> Given exercise:
Up to and including the line that contains "# The axis is", repeat each line of the data exactly, starting from the first.

> Given data:
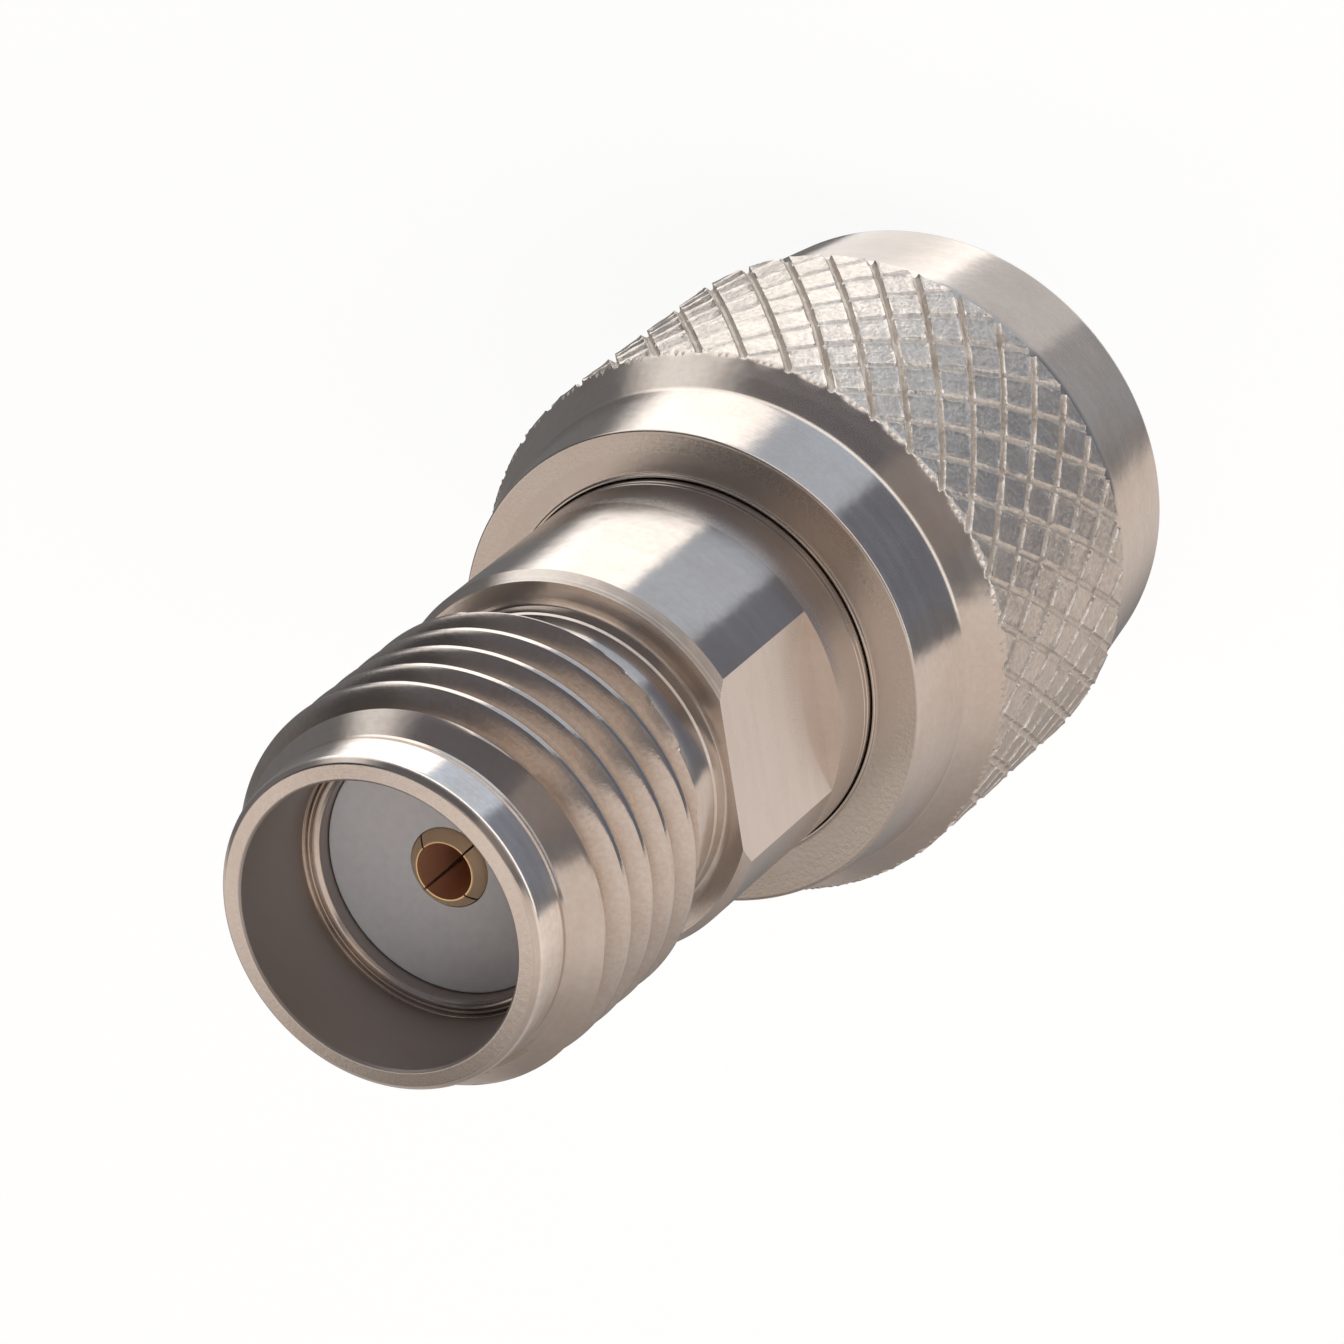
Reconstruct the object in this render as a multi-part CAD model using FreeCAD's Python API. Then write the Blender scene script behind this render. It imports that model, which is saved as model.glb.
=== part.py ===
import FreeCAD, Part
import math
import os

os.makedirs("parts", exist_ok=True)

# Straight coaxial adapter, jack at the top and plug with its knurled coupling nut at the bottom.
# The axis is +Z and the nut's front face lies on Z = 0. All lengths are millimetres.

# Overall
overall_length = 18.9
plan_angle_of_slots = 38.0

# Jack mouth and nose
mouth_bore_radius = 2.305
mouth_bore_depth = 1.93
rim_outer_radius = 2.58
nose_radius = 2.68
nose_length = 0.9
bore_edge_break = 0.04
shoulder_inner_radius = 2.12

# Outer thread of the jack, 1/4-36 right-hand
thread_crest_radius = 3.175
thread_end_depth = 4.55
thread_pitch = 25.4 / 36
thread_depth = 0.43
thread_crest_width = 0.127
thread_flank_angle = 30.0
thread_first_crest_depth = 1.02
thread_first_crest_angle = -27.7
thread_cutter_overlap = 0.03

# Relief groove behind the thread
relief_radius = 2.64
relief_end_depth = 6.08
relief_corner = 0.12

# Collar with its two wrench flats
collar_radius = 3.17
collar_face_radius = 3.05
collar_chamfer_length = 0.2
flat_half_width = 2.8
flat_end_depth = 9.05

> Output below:
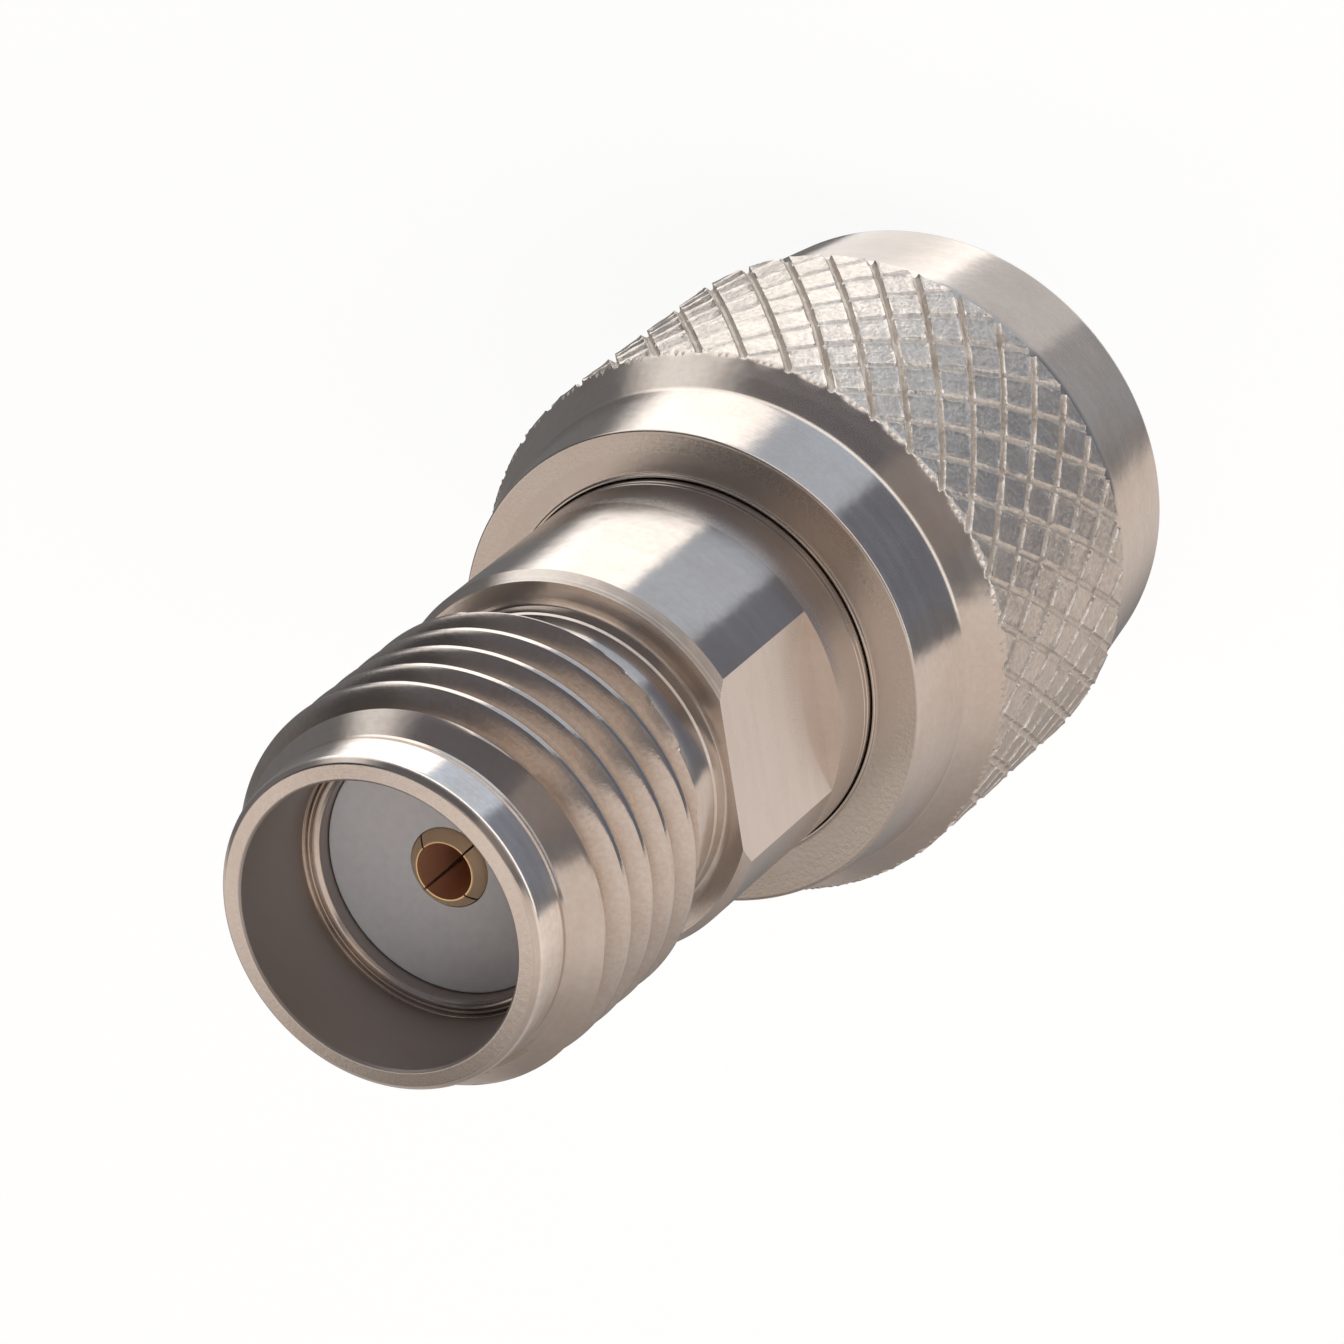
Reconstruct the object in this render as a multi-part CAD model using FreeCAD's Python API. Then write the Blender scene script behind this render. It imports that model, which is saved as model.glb.
=== part.py ===
import FreeCAD, Part
import math
import os

os.makedirs("parts", exist_ok=True)

# Straight coaxial adapter, jack at the top and plug with its knurled coupling nut at the bottom.
# The axis is +Z and the nut's front face lies on Z = 0. All lengths are millimetres.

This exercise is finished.